All we're doing is presenting a situation in which it is clearly justifiable, in an attempt to refute that argument. If torture is acceptable in some situations, we should be defining what situations those are, not arguing that torture is never justified.
In the situation Hayabusa offered, torturing the enemy is completely in the right, for the same reason that self-defense is morally right.
Regardless of the creative work, there are some absolutes. No hypothetical situation could compel me, or most people I would hope, to say that raping someone is the right solution, or that murdering them (I say murder, not kill) is the right solution.
I understand what you're trying to do, but like I said, I don't think you're making the argument you think you are making. The fact that there are some situations where you or I may resort to torturing someone does NOT mean it would be "justified"...and it does not mean I think we should make policy around those situations. And you know it, which is why you keep asking us to put ourselves into the fantasy scenarios...you're trying to get people to react on an emotional level instead of logically or ethically. I hope you aren't egotistical enough to be unable to distinguish between what you might do if pushed to the edge and what a moral person SHOULD do.

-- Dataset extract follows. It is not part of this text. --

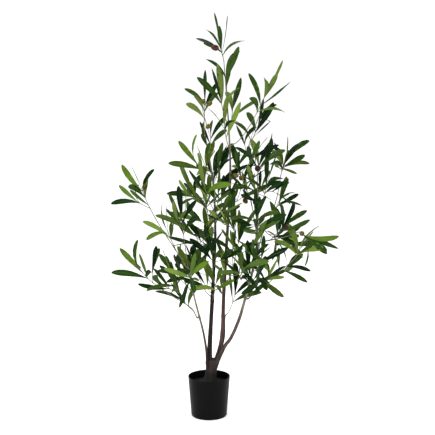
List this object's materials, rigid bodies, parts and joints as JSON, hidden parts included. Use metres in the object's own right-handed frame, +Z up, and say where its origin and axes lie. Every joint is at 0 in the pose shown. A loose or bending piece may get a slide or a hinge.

And as uneasy as some people might all be with the idea, the legal system is supposed to be based on ideals...not emotion. To use Hayabusa's scenario as an example, I think most people might understand a parent going to extreme lengths if their kid is in danger...but do you honestly think we should write a law that says it's OK for parents to torture people if they feel their kids are being threatened? Even if there are some moral absolutes, most people have it within them to skirt moral boundaries if they think it's necessary...that doesn't mean our legal system should be based around that.